Received: 17 November 2019, Accepted: 18 March 2020, Published Online: 08 April 2020
1. Introduction
Artificial Intelligence (AI) has come to the fore, with many companies using them to develop their solutions and/or services. If AI is a global concept, Machine Learning (ML) is a technology that allows machines to access data so that they can learn, predict, and categorize information. ML is a branch of artificial intelligence, which is mainly based on the automatic construction of statistical models based on the widest possible body of learning.
Deep Learning is a sub-branch of this discipline, which uses as model neural networks, very complex with many layers. This approach, which has been made popular by the availability of low-cost computing power.
With AI and ML, companies can enrich and leverage this information. Finally, via pre-established models, they will be able to test the results obtained and reiterate them throughout the life cycle.
The adoption of ML has been accelerated by increased data processing power, the development of Big Data and advances in statistical modeling.
It relies on complex statistical methods and high computing power. At the heart of this concept, however, is a very simple idea. By identifying relationships, the most influential cause-and-effect of the past, a machine can learn to make accurate predictions for the future. The ML is based on powerful computers that are guided by human intelligence to sift through billions of data and identify cause-and-effect relationships. Then all this information is introduced in a variety of algorithms to come up with predictions. With time, computers improve in identifying these cause-and-effect relationships, they exploit the knowledge they have acquired and use it to refine the algorithms. It is “learning” that takes place and with a much faster processing speed than that of the human brain.
The fraud tracked and resolved by ML?
Fraud detection is a big challenge. However, Fraudulent transactions are few and represent a very small part of the activity within an organization. Nevertheless, a small percentage of the business can quickly turn into significant financial losses without the right tools and systems in place to deal with. Cybercriminals are smart. The traditional fraud schemes are no longer effective, they have made them evolve. The good news is that with Machine Learning advances, systems can learn, adapt and discover new ways to prevent fraud.
On the other hand, many strengths make ML such a powerful and effective tool in the fight against fraud:
- Facilitate real-time decision-making: Rule-based systems, to determine the types of orders to accept or reject, require a lot of time and manual interaction. The ML can help evaluate a large number of transactions in real-time.
- Improving Accuracy: Cybercriminals have become more sophisticated and more skilled at hiding fraud. ML can often be more effective than humans in detecting subtle or unintuitive patterns to identify fraudulent transactions. It can also help avoid “false positives”, good orders that are mistakenly identified as fraudulent.

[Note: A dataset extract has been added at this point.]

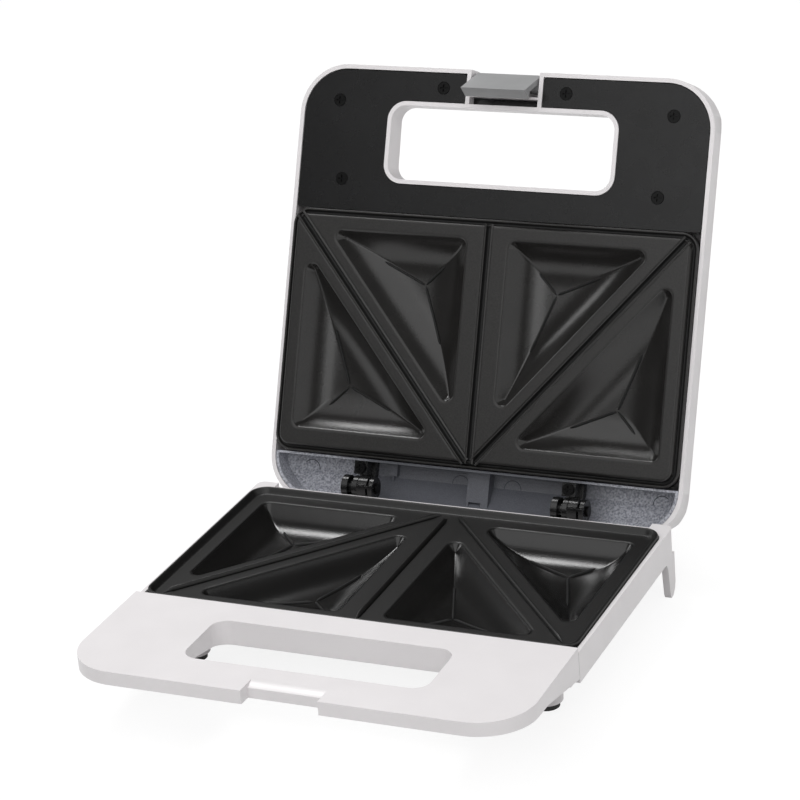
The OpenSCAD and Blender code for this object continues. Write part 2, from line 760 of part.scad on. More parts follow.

- React quickly to change: Fraudsters constantly changing tactics. ML continually analyzes and processes new data, and then updates its models autonomously to reflect the latest trends.
- Reduce Costs: Technological innovations have reduced the costs associated with ML solutions and the computer systems that can make them work. As ML improves accuracy, it also reduces costly false positives and minimizes the time and cost of manual revisions.
In general, fraud management solutions rely on two types of ML models to combat payment fraud. On one side are static models that learn to identify fraud at a given moment by sifting through millions of past transactions. Static models are effective in identifying historical patterns of fraud and tend to work well after they are implemented. The problem is that there is no way to update or to adjust these models as new patterns of fraudulent activity emerge. On the other side are ML models based on self-learning that continually integrate data from new transactions to adapt and recognize evolving fraud patterns.
Self-learning models are very effective in identifying the latest fraud techniques. However, the “black box” nature of these models makes it almost impossible for a human to follow, control or adjust what the machine learns, which means that the model can suddenly cause enormous problems if he makes bad choices and starts blocking reliable customers.
All ML solutions are not based solely on static models or self-learning models. There is a middle ground that can compensate for ML weaknesses by combining an automated system with a rules-based approach. The rules serve as a guideline for companies to better control fraud decisions in real-time.
An ontology is an explicit specification of a conceptualization and a conceptualization is an abstract and simplified worldview that one wants to represent for a given goal (Gruber, 1993). The explicit representation of information occupies a place important in software development.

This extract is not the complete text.